The one strategy to fix most of this: A 30-minute cognitive load walkthrough
You do not need a massive redesign to get a meaningful lift. You need a habit: walk through your site like a first-time shopper and remove “thinking steps.”
Here is a simple process you can repeat monthly.
Step 1: Pick one flagship product and one traffic source
Choose your best seller, then choose a realistic entry point:
Instagram link in bio
Google search result
an ad landing page
a blog post that points to the product
This matters because context changes behavior. Someone coming from Instagram may need more grounding. Someone coming from search may need faster proof.
Step 2: Time a first-time purchase attempt on mobile
Set a timer for 60 seconds and try to:
confirm it fits your needs (vegan, allergens, etc.)
understand what you get
feel confident about shipping and returns
add to cart and start checkout
Every time you pause, ask, “What question am I trying to answer?” That question is a UX task your site should support.
Step 3: Remove or rewrite the top three “pause points”
Do not fix everything at once. Fix the three biggest sources of hesitation.
Examples of high-impact edits:
Add a one-line allergen statement near the top.
Move shipping timing under the price.
Change “Learn More” to “See Ingredients” or “See Sizes.”

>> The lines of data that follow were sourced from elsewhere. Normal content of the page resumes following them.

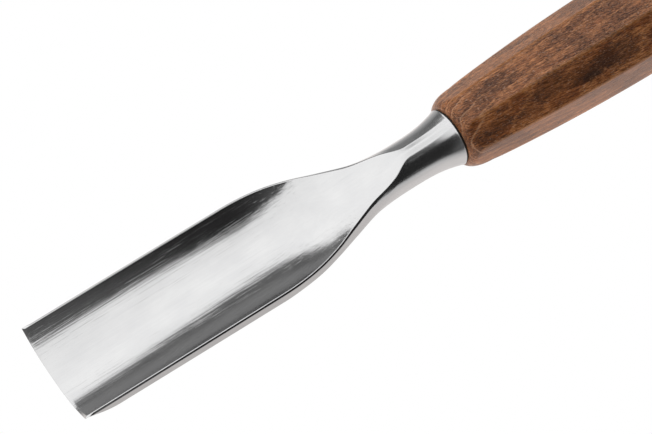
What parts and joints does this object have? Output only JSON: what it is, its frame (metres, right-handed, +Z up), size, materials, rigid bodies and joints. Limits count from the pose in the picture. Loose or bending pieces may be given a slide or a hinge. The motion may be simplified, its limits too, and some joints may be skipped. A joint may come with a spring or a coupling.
{
  "type": "carving gouge",
  "caption": "Wide carving gouge: hollow steel blade with outside bevel, round neck and bolster, octagonal wooden handle on a tang.",
  "frame": {"origin": "bottom centre of the part's box, with the tool's axis level: on the lowest handle flat's plane", "axes": "+X along the tool from cutting edge to striking end, +Z up, out of the hollow of the blade"},
  "size_m": [0.2862, 0.035, 0.0308],
  "materials": {
    "blade_steel": "polished, fine lengthwise brush marks",
    "washer_leather": "dark, edge burnished",
    "ferrule_steel": "plain drawn tube",
    "handle_wood": "stained brown, satin oil finish"
  },
  "bodies": {
    "root": {"blade": "blade_steel", "bolster_washer": "washer_leather", "inner_ferrule": "ferrule_steel", "handle": "handle_wood"}
  },
  "joints": []
}
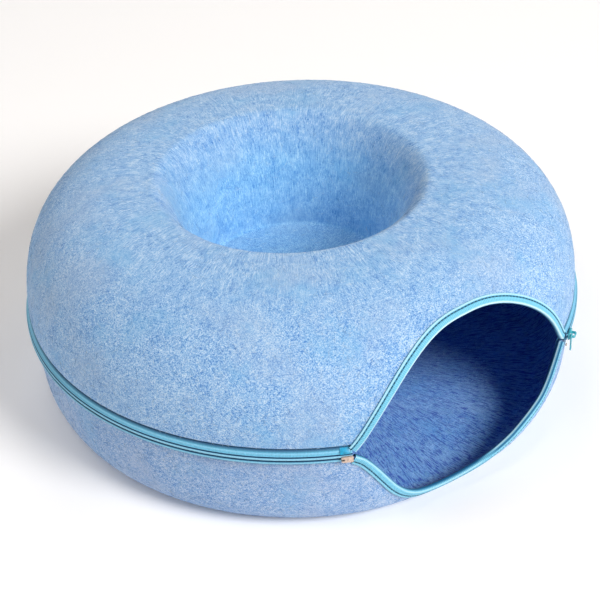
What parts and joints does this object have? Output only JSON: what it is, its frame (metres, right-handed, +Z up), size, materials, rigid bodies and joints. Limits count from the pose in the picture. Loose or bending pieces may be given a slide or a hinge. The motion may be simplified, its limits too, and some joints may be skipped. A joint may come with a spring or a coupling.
{
  "type": "felt cat cave",
  "caption": "Round moulded felt pet cave: a closed ring with a sunken well on top, zipped to a shallow base, with a bound arched entrance at one side.",
  "frame": {"origin": "middle of the flat base, on the surface it stands on", "axes": "+Z up, -Y out through the middle of the entrance, +X to the right of someone facing the entrance"},
  "size_m": [0.5, 0.4886, 0.2],
  "materials": {
    "upper_felt": "pale blue moulded needle felt",
    "lower_felt": "pale blue moulded needle felt, slightly more violet",
    "tape": "sky blue woven tape, finely ribbed",
    "tape_film": "bright blue film welded to the tape's end",
    "copper_metal": "copper coloured metal",
    "teal_metal": "teal enamel on metal"
  },
  "bodies": {
    "root": {"upper_shell": "upper_felt", "lower_shell": "lower_felt", "zip_upper_tape": "tape", "zip_lower_tape": "tape", "zip_coil": "tape", "zip_box": "copper_metal", "zip_slider": "teal_metal", "zip_pull": "teal_metal", "zip_stop": "copper_metal", "film_patch_left": "tape_film", "film_patch_right": "tape_film", "arch_binding": "tape", "lip_binding": "tape"}
  },
  "joints": []
}
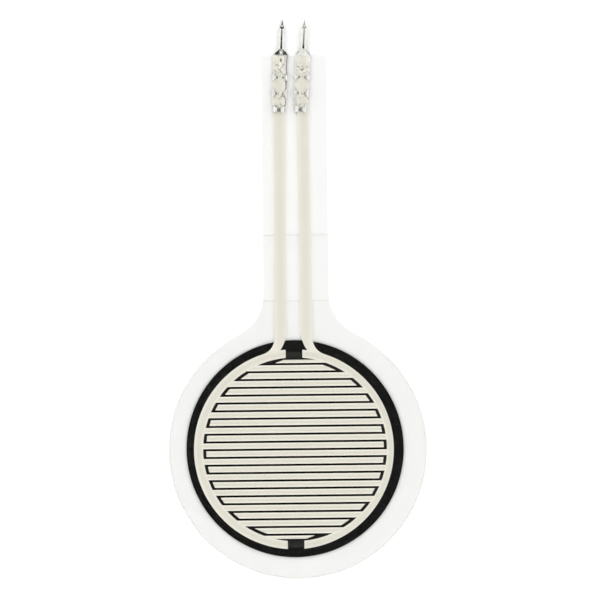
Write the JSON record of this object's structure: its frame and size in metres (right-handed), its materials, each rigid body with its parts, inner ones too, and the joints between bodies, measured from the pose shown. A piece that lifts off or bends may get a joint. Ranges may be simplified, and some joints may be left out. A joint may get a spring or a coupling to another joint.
{
  "type": "force sensing resistor",
  "caption": "Thin round film pressure sensor with interleaved silver fingers over a carbon disc, a long clear flat tail and crimped solder pins.",
  "frame": {"origin": "centre of the round head, on the lower face of the mounting adhesive", "axes": "+Y along the tail towards the pins, +Z out of the sensing face"},
  "size_m": [0.0296, 0.0643, 0.0008],
  "materials": {
    "adhesive": "clear, slightly hazy",
    "rear_film": "clear gloss",
    "carbon_ink": "smooth, seen through film",
    "spacer_adhesive": "clear, slightly yellow",
    "silver_ink": "satin, seen through film",
    "front_film": "clear gloss",
    "tinned_metal": "bright tin plate"
  },
  "bodies": {
    "root": {"mounting_adhesive": "adhesive", "rear_film": "rear_film", "carbon_disc": "carbon_ink", "spacer": "spacer_adhesive", "left_electrode": "silver_ink", "right_electrode": "silver_ink", "front_film": "front_film", "left_solder_tab": "tinned_metal", "right_solder_tab": "tinned_metal"}
  },
  "joints": []
}
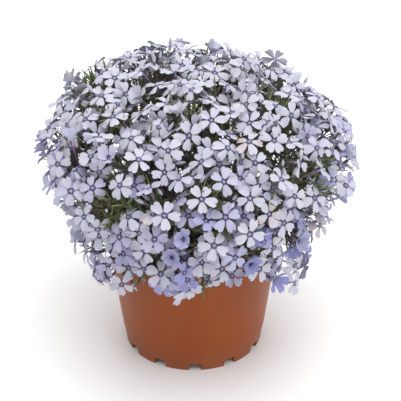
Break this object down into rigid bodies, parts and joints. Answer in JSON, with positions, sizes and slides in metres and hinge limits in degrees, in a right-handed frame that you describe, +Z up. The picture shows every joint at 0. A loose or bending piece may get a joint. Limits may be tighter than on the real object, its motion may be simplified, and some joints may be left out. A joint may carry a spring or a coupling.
{
  "type": "phlox plant in a nursery pot",
  "caption": "Rounded mound of creeping phlox in flower, its five-petalled blooms on branching sprays above leafy shoots, standing in soil in a tapered footed pot.",
  "frame": {"origin": "on the ground under the middle of the whole plant; the pot's own axis stands about 4 mm to the -X side of it", "axes": "+Z up; -Y is the side the picture shows, +X is to its right"},
  "size_m": [0.232, 0.2338, 0.2224],
  "materials": {
    "pot": "terracotta-coloured plastic, satin",
    "soil": "dark rough potting compost, matt",
    "blooms": "soft pale lavender petals, matt",
    "foliage": "narrow green leaves on brownish stems, faint sheen"
  },
  "bodies": {
    "root": {"leafy_shoot_01": "foliage", "leafy_shoot_02": "foliage", "leafy_shoot_03": "foliage", "leafy_shoot_04": "foliage", "leafy_shoot_05": "foliage", "leafy_shoot_06": "foliage", "leafy_shoot_07": "foliage", "leafy_shoot_08": "foliage", "leafy_shoot_09": "foliage", "leafy_shoot_10": "foliage", "pot": "pot", "soil": "soil", "spray_01": "blooms", "spray_02": "blooms", "spray_03": "blooms", "spray_04": "blooms", "spray_05": "blooms", "spray_06": "blooms", "spray_07": "blooms", "spray_08": "blooms", "spray_09": "blooms", "spray_10": "blooms", "spray_11": "blooms", "spray_12": "blooms", "spray_13": "blooms", "spray_14": "blooms", "spray_15": "blooms", "spray_16": "blooms", "spray_17": "blooms", "spray_18": "blooms", "spray_19": "blooms", "spray_20": "blooms", "spray_21": "blooms", "spray_22": "blooms", "spray_23": "blooms", "spray_24": "blooms", "spray_25": "blooms", "spray_26": "blooms", "spray_27": "blooms", "spray_28": "blooms", "spray_29": "blooms", "spray_30": "blooms", "spray_31": "blooms", "spray_32": "blooms", "spray_33": "blooms", "spray_34": "blooms"}
  },
  "joints": []
}
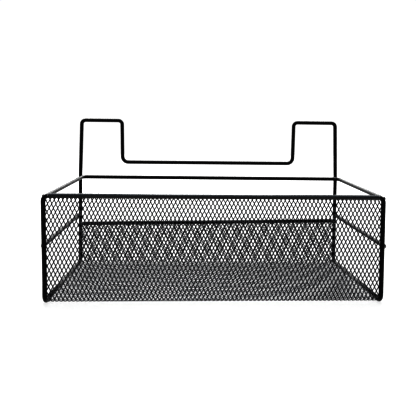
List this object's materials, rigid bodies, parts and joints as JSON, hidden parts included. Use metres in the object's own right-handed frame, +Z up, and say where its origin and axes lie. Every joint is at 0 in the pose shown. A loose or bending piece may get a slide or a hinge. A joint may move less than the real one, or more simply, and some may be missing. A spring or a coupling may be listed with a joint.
{
  "type": "cable tray",
  "caption": "Hanging wire basket with a bent expanded metal mesh front, floor and low back, open ends, and two tall square hanger loops at the back.",
  "frame": {"origin": "centre of the overall footprint, on the surface that the floor rails lie on", "axes": "+X along the tray, +Y towards the hanger loops at the back, +Z up"},
  "size_m": [0.304, 0.1456, 0.1668],
  "materials": {
    "black_coat": "satin black powder coat over steel"
  },
  "bodies": {
    "root": {"frame_wire": "black_coat", "rim_wire": "black_coat", "left_side_rail": "black_coat", "right_side_rail": "black_coat", "rear_rail": "black_coat", "mesh_tray": "black_coat"}
  },
  "joints": []
}
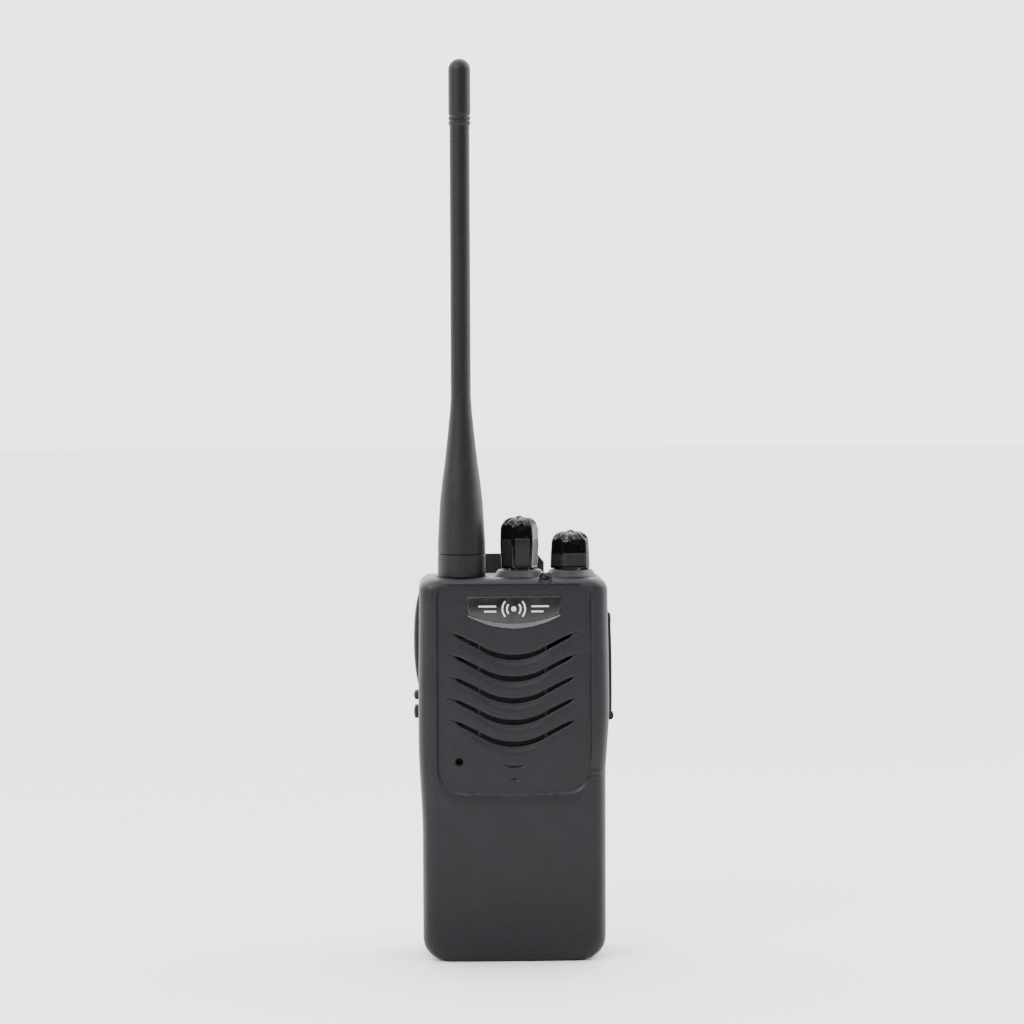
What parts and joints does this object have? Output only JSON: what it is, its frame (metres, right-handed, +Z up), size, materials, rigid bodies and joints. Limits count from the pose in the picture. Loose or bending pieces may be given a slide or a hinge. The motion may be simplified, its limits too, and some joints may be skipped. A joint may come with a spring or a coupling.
{
  "type": "two way radio",
  "caption": "Handheld two way radio with a screw-on whip antenna, top knobs, side talk bar, curved sound slots, slide-off battery pack and a sprung belt clip.",
  "frame": {"origin": "middle of the flat base that the radio stands on", "axes": "+Z up along the case towards the antenna, -Y out of the speaker side, +X to the side with the jacks"},
  "size_m": [0.0584, 0.0398, 0.2626],
  "materials": {
    "case_plastic": "fine-grained satin moulded polycarbonate",
    "badge_plastic": "smooth satin",
    "rubber_black": "matte moulded rubber",
    "knob_gloss": "polished",
    "lens_dark": "smoked translucent",
    "antenna_rubber": "matte moulded over-sheath",
    "chassis_metal": "black-painted casting",
    "brass_gold": "gold-plated",
    "steel_black": "black zinc",
    "steel_bright": "bright zinc",
    "board_green": "solder mask",
    "can_tin": "tinned",
    "chip_black": "matte epoxy",
    "felt_black": "woven dust cloth",
    "cone_paper": "pressed pulp",
    "cell_foil": "aluminium can"
  },
  "bodies": {
    "radio": {"front_case": "case_plastic", "badge_plate": "badge_plastic", "led_lens": "lens_dark", "led_chip": "lens_dark", "speaker_felt": "felt_black", "speaker_frame": "steel_bright", "speaker_cone": "cone_paper", "speaker_magnet": "steel_bright", "mic_boot": "rubber_black", "mic_capsule": "can_tin", "channel_switch": "steel_bright", "channel_nut": "steel_bright", "volume_pot": "steel_bright", "volume_nut": "steel_bright", "antenna_connector": "brass_gold", "side_board": "board_green", "side_switches": "can_tin", "jack_block": "chip_black", "jack_cover_pin": "steel_bright", "main_board": "board_green", "shield_can_rf": "can_tin", "shield_can_logic": "can_tin", "board_chips": "chip_black", "terminal_block": "chip_black", "radio_terminals": "brass_gold", "case_gasket": "rubber_black", "rear_chassis": "chassis_metal", "clip_bracket": "steel_black", "clip_pin": "steel_bright", "clip_spring": "steel_bright", "case_screws": "steel_black", "clip_screws": "steel_black"},
    "channel_control": {"channel_knob": "knob_gloss", "channel_shaft": "steel_bright"},
    "volume_control": {"volume_knob": "knob_gloss", "volume_shaft": "steel_bright"},
    "antenna_washer": {"antenna_seal": "rubber_black"},
    "antenna": {"antenna_whip": "antenna_rubber", "antenna_collar": "antenna_rubber", "antenna_ferrule": "brass_gold", "antenna_contact": "brass_gold"},
    "talk_bar": {"ptt_button": "rubber_black"},
    "key_upper": {"side_key_1": "rubber_black"},
    "key_lower": {"side_key_2": "rubber_black"},
    "jack_door": {"jack_cover": "rubber_black"},
    "battery_pack": {"battery_inner_case": "case_plastic", "battery_outer_case": "case_plastic", "battery_cells": "cell_foil", "battery_board": "board_green", "battery_contacts": "brass_gold", "charge_contacts": "brass_gold"},
    "latch": {"battery_latch": "case_plastic"},
    "clip": {"clip_arm": "case_plastic"}
  },
  "joints": [
    {"name": "channel_turn", "type": "hinge", "parent": "radio", "child": "channel_control", "pos_m": [0.002, -0.0065, 0.114], "axis": [0, 0, 1], "range_deg": [-337.5, 0]},
    {"name": "volume_turn", "type": "hinge", "parent": "radio", "child": "volume_control", "pos_m": [0.017, -0.0065, 0.114], "axis": [0, 0, 1], "range_deg": [-300, 0]},
    {"name": "antenna_lift", "type": "slide", "parent": "radio", "child": "antenna_washer", "axis": [0, 0, 1], "range_m": [0, 0.0036]},
    {"name": "antenna_turn", "type": "hinge", "parent": "antenna_washer", "child": "antenna", "pos_m": [-0.0149, -0.0065, 0.112], "axis": [0, 0, 1], "range_deg": [0, 1800]},
    {"name": "talk_press", "type": "slide", "parent": "radio", "child": "talk_bar", "axis": [1, 0, 0], "range_m": [0, 0.0008], "stiffness_N_per_m": 600, "springref_m": -0.004},
    {"name": "key_upper_press", "type": "slide", "parent": "radio", "child": "key_upper", "axis": [1, 0, 0], "range_m": [0, 0.0005], "stiffness_N_per_m": 400, "springref_m": -0.003},
    {"name": "key_lower_press", "type": "slide", "parent": "radio", "child": "key_lower", "axis": [1, 0, 0], "range_m": [0, 0.0005], "stiffness_N_per_m": 400, "springref_m": -0.003},
    {"name": "jack_cover_turn", "type": "hinge", "parent": "radio", "child": "jack_door", "pos_m": [0.02805, -0.0034, 0.0713], "axis": [0, 1, 0], "range_deg": [0, 110]},
    {"name": "battery_slide", "type": "slide", "parent": "radio", "child": "battery_pack", "axis": [0, 0, -1], "range_m": [0, 0.009]},
    {"name": "latch_press", "type": "slide", "parent": "radio", "child": "latch", "axis": [0, -1, 0], "range_m": [0, 0.0013], "stiffness_N_per_m": 400, "springref_m": -0.003},
    {"name": "clip_open", "type": "hinge", "parent": "radio", "child": "clip", "pos_m": [0, 0.0179, 0.101], "axis": [1, 0, 0], "range_deg": [0, 15], "stiffness_Nm_per_rad": 0.4, "springref_deg": -20.05}
  ],
  "couplings": [
    {"joint": "antenna_lift", "follows": "antenna_turn", "m_per_rad": 0.0001123}
  ]
}
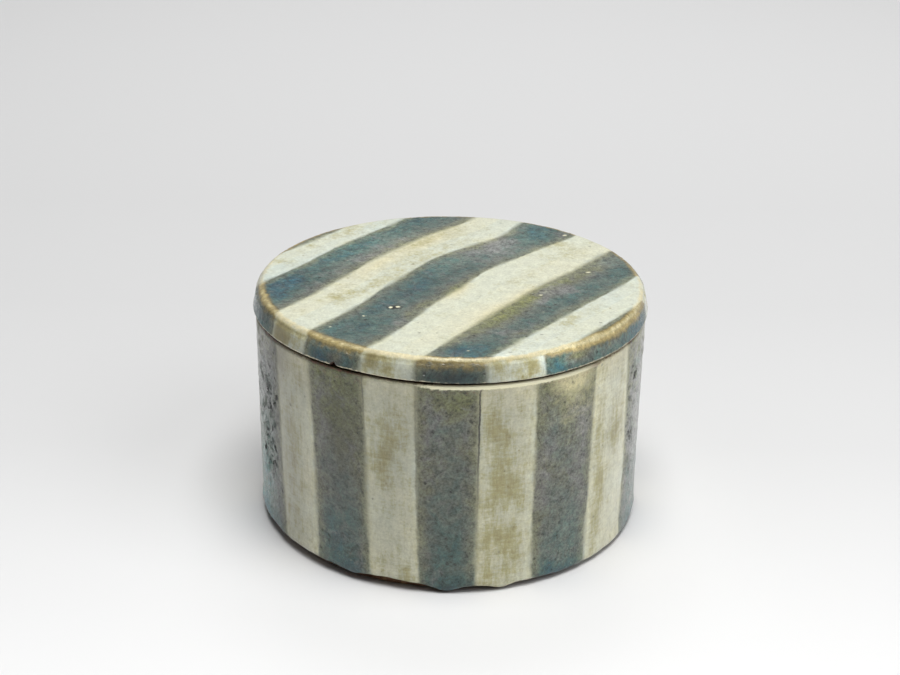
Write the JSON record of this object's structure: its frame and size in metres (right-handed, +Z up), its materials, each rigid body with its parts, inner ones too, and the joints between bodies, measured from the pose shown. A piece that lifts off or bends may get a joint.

Replace vague claims like “clean” with what you actually mean (no parabens, no artificial flavors, etc.).
Add 3 reviews near the add-to-cart area instead of hiding them at the bottom.
This is where ethical brands often win quickly. You already have strong differentiators. You just need to surface them at the moment of decision.
Step 4: Validate with real questions from your inbox
Your customers are already telling you where the cognitive load is. Look at:
DMs
customer support emails
comments on posts
product review questions
If people repeatedly ask, “Is this gluten-free?” or “How long does shipping take?” that information should not be hard to find. Each repeated question is a UX issue that costs you time and costs you sales.
What this looks like on a great vegan product page
A high-converting ethical product page usually feels calm. Not loud, not complicated, not defensive. Calm because it is doing the shopper’s thinking for them.
It answers, in order:
That is it. Everything else supports those four questions.
If your mission is strong, your UX has to be strong too
Ethical shoppers are not just buying a product. They are buying a decision they want to feel proud of. When the experience is confusing, they start to doubt themselves, or they postpone the purchase, or they default to the easiest option.
Cognitive Load Theory gives you a practical way to protect your revenue without compromising your values: reduce the thinking required to say yes.
If you want a place to start today, pick one product page and do this single change: move the three most important trust and fit details (vegan status, allergen info, shipping timing) to the area right next to the add-to-cart button. Then watch what happens to your questions, your abandonment, and your sales.
That is not just better UX. It is making it easier for people to choose the world you are trying to build.